- Directed by: Julien Duvivier
- Starring: Jean-Claude Brialy Édith Scob Nadja Tiller Claude Rich
- Music by: Georges Auric
- Release date: 1962;
- Running time: 110 minutes

= The Burning Court (film) =

1962 film

The Burning Court (La chambre ardente, /fr/) is a French-Italian-German film directed by Julien Duvivier, released in 1962. The script was written by Charles Spaak and Duvivier, from the 1937 novel of the same name by John Dickson Carr.

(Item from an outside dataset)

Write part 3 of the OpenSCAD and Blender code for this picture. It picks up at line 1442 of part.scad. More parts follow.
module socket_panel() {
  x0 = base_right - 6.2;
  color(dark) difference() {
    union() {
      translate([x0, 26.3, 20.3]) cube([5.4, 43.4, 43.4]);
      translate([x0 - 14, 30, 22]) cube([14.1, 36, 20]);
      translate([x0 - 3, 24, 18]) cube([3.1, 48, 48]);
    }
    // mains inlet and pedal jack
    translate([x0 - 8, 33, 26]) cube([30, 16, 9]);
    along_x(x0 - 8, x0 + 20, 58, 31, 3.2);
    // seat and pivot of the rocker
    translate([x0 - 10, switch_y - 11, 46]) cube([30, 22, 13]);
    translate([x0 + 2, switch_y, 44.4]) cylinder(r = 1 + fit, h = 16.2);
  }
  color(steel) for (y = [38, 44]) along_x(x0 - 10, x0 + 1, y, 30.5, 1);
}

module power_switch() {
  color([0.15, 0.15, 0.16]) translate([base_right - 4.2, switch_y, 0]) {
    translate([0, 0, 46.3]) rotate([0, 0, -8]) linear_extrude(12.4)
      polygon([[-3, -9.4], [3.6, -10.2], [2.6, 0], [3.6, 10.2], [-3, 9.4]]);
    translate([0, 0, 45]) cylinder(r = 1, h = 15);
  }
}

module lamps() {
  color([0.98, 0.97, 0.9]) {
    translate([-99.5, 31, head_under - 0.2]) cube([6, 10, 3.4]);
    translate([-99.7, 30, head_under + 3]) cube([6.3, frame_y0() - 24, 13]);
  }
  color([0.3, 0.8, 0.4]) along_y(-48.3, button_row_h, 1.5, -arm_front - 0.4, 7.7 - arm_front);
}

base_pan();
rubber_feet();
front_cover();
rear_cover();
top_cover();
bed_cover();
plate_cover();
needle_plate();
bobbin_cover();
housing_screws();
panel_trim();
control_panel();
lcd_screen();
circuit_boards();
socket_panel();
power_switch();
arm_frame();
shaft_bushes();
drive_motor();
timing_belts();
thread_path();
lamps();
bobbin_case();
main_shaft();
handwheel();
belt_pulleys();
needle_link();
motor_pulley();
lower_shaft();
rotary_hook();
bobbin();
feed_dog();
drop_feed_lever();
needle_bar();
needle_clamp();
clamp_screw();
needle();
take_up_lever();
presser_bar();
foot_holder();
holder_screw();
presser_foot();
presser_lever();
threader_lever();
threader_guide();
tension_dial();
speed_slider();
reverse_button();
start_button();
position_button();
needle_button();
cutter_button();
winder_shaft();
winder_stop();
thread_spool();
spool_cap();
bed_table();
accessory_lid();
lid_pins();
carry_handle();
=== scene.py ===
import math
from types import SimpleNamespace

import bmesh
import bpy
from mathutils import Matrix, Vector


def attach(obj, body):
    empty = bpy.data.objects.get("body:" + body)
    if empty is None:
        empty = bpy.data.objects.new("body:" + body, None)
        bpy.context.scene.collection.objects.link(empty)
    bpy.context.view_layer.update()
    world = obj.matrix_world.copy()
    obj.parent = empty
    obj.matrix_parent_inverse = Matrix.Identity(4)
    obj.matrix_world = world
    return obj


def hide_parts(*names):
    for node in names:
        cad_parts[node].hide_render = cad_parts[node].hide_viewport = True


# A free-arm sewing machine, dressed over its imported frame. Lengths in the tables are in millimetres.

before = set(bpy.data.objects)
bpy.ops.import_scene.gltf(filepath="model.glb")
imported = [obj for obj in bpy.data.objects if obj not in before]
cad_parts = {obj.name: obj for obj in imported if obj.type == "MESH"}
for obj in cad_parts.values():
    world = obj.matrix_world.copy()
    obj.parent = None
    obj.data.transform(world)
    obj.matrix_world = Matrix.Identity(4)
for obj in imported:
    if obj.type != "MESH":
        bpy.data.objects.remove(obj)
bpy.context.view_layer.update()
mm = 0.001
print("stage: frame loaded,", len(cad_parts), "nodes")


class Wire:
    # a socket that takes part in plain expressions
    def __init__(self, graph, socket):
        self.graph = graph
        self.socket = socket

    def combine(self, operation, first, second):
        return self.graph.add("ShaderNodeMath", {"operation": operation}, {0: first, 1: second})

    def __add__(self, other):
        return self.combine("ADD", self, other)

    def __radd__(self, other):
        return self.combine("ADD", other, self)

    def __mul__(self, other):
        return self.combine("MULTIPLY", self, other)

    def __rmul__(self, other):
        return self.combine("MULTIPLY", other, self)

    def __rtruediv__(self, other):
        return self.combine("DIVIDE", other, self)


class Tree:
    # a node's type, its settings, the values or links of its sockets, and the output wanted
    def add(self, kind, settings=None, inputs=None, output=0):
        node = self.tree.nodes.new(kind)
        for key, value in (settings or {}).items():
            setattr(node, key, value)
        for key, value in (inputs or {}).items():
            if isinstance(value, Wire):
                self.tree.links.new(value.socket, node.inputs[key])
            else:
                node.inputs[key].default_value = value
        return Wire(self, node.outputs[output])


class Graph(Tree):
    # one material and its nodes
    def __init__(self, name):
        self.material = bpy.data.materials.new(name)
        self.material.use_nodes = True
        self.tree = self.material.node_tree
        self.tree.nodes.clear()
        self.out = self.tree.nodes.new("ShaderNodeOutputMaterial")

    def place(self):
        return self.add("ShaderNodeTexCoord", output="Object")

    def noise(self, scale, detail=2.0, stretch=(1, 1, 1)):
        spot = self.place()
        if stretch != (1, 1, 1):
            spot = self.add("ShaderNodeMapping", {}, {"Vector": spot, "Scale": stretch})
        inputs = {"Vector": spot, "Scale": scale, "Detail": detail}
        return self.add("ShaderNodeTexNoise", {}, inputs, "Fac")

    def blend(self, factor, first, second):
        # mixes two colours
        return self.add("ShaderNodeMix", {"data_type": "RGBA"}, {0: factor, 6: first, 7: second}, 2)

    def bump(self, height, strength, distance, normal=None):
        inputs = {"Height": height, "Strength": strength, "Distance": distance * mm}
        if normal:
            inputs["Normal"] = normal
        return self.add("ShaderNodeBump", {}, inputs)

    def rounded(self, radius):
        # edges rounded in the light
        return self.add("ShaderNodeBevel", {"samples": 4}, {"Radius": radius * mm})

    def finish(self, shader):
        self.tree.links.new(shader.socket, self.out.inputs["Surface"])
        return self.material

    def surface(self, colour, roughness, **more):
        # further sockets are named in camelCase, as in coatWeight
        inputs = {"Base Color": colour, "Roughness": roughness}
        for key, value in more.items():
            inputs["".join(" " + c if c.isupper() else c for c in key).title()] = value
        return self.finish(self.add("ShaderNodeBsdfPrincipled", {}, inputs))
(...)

The cast included Catherine Rich who was making her debut on the screen.

==Plot==
Historian Michel Boissard (Walter Giller), is invited with his wife Marie (Édith Scob), a descendant of Madame de Brinvilliers, the notorious poisoner, to the château of Mathias Desgrez (Frédéric Duvallès). Mathias Desgrez is a descendant of the last lover of the Marchioness, who denounced her. Mathias is adept in the occult arts, which he practises with his friend Dr. Hermann (Antoine Balpêtré). To the château come Marc Desgrez (Jean-Claude Brialy), and Stephane Desgrez (Claude Rich), nephews of Mathias, who are waiting impatiently for their inheritance. The wife of Marc, Lucy (Perrette Pradier) also has hopes. And Marc's mistress Myra (Nadja Tiller) who is Mathias' personal nurse, would like to accelerate Marc's uncle's death. Mathias himself is fascinated by Marie Boissard.

One night, a little time later, Mathias dies having received a visit from a mysterious woman bringing him medications, and is seen by a servant. Mathias is buried and then his body disappears just when the analysis proves that he has undoubtedly been poisoned. By whom? Lucy - eager to inherit? Myra - to please her lover? Marie - to avenge her betrayed ancestor, by the ancestor of Mathias? Inspector Krauss (Claude Piéplu) enquires into the matter.